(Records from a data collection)
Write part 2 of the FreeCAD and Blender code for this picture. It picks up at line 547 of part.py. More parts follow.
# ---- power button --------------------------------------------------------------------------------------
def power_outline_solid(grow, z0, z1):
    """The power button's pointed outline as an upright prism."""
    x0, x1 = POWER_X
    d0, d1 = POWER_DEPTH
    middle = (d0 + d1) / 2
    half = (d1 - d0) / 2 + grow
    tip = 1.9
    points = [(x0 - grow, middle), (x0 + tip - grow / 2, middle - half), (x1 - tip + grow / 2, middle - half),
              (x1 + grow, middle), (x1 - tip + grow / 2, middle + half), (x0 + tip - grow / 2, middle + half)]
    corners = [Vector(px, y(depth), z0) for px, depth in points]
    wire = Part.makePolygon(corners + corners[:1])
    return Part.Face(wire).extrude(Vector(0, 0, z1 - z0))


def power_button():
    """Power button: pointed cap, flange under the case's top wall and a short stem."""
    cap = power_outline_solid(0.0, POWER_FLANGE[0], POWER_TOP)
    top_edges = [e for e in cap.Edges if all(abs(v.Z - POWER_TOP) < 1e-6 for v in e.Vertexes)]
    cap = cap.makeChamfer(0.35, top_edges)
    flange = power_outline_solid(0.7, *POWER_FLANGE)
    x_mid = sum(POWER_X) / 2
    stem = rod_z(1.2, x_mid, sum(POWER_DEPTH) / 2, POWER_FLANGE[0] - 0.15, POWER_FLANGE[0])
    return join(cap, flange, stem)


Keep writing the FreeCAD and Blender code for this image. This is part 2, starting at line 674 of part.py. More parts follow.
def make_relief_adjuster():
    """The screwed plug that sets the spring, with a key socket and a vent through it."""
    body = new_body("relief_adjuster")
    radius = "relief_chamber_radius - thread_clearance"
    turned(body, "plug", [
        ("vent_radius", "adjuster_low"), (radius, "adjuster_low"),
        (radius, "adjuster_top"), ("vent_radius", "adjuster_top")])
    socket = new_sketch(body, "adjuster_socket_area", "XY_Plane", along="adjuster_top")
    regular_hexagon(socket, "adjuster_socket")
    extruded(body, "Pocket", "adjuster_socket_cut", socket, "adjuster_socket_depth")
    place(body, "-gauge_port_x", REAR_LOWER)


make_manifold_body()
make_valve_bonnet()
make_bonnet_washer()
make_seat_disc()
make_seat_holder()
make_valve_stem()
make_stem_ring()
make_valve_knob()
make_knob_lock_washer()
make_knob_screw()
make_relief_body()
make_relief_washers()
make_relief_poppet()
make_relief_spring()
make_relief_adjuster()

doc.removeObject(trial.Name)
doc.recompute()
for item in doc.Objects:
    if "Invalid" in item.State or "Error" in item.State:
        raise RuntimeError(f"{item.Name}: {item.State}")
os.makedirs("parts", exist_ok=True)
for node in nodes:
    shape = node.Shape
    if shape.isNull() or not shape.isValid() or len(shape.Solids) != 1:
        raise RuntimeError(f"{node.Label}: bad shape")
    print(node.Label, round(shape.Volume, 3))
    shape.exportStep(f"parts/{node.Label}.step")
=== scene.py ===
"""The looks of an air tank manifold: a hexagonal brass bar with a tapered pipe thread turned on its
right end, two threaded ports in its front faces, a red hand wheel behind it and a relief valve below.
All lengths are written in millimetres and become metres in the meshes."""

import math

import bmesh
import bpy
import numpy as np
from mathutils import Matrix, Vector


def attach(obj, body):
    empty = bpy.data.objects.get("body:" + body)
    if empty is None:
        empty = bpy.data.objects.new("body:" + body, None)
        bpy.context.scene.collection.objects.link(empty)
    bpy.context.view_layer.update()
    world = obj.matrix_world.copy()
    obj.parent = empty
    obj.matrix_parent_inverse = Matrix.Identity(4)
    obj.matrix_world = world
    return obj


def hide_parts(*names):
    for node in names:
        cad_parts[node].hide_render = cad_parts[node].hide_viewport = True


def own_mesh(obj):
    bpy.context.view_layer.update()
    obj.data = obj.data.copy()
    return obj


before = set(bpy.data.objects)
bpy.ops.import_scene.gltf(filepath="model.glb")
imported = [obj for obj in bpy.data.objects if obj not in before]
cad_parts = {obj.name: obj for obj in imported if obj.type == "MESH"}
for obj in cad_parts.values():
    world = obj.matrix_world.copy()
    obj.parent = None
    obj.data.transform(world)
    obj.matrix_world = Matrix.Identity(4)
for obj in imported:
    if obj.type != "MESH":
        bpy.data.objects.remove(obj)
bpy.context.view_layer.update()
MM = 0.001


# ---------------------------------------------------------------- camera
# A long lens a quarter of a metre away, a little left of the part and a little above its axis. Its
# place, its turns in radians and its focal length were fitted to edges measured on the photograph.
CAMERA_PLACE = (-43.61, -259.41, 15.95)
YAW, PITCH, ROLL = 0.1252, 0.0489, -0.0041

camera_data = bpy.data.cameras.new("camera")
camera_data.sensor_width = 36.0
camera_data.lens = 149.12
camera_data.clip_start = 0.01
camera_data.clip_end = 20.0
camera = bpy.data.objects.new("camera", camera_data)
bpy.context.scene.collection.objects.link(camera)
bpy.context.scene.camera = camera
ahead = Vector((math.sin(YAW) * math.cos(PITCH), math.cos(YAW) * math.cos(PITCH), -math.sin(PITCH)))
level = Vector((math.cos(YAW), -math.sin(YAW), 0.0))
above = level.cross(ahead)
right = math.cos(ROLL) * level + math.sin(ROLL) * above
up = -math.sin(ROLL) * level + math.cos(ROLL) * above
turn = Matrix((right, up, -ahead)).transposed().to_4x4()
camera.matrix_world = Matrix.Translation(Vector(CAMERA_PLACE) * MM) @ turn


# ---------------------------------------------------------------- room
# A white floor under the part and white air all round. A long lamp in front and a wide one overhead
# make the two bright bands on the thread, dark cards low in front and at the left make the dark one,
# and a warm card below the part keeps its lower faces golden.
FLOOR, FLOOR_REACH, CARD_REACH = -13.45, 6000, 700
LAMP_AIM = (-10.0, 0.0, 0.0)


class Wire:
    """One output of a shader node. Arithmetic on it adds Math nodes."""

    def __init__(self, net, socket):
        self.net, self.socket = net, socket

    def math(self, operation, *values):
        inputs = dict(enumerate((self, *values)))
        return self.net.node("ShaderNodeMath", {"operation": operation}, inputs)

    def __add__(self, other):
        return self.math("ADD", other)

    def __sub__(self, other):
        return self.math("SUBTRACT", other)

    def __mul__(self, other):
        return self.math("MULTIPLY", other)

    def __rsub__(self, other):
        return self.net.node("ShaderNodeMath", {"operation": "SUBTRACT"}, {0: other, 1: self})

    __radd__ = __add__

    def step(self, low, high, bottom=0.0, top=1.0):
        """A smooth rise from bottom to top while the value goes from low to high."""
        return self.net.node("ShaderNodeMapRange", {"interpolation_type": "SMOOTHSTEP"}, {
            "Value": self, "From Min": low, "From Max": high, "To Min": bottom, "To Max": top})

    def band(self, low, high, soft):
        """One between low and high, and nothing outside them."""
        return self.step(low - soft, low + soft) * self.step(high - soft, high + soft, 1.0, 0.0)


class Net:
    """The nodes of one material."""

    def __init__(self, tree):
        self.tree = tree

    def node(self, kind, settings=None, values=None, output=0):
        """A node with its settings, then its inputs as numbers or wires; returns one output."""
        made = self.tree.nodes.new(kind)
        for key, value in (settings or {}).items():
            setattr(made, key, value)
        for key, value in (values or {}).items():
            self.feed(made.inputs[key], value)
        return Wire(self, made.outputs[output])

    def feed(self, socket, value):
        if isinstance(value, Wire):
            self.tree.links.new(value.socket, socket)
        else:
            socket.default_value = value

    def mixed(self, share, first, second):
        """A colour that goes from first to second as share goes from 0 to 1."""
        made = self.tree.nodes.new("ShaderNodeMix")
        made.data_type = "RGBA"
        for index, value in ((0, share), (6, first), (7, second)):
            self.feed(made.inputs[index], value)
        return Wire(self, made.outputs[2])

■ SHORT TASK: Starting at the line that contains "make_manifold_body()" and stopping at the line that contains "in imported if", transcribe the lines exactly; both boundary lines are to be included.

■ COMPLETE ANSWER:
make_manifold_body()
make_valve_bonnet()
make_bonnet_washer()
make_seat_disc()
make_seat_holder()
make_valve_stem()
make_stem_ring()
make_valve_knob()
make_knob_lock_washer()
make_knob_screw()
make_relief_body()
make_relief_washers()
make_relief_poppet()
make_relief_spring()
make_relief_adjuster()

doc.removeObject(trial.Name)
doc.recompute()
for item in doc.Objects:
    if "Invalid" in item.State or "Error" in item.State:
        raise RuntimeError(f"{item.Name}: {item.State}")
os.makedirs("parts", exist_ok=True)
for node in nodes:
    shape = node.Shape
    if shape.isNull() or not shape.isValid() or len(shape.Solids) != 1:
        raise RuntimeError(f"{node.Label}: bad shape")
    print(node.Label, round(shape.Volume, 3))
    shape.exportStep(f"parts/{node.Label}.step")
=== scene.py ===
"""The looks of an air tank manifold: a hexagonal brass bar with a tapered pipe thread turned on its
right end, two threaded ports in its front faces, a red hand wheel behind it and a relief valve below.
All lengths are written in millimetres and become metres in the meshes."""

import math

import bmesh
import bpy
import numpy as np
from mathutils import Matrix, Vector


def attach(obj, body):
    empty = bpy.data.objects.get("body:" + body)
    if empty is None:
        empty = bpy.data.objects.new("body:" + body, None)
        bpy.context.scene.collection.objects.link(empty)
    bpy.context.view_layer.update()
    world = obj.matrix_world.copy()
    obj.parent = empty
    obj.matrix_parent_inverse = Matrix.Identity(4)
    obj.matrix_world = world
    return obj


def hide_parts(*names):
    for node in names:
        cad_parts[node].hide_render = cad_parts[node].hide_viewport = True


def own_mesh(obj):
    bpy.context.view_layer.update()
    obj.data = obj.data.copy()
    return obj


before = set(bpy.data.objects)
bpy.ops.import_scene.gltf(filepath="model.glb")
imported = [obj for obj in bpy.data.objects if obj not in before]
cad_parts = {obj.name: obj for obj in imported if obj.type == "MESH"}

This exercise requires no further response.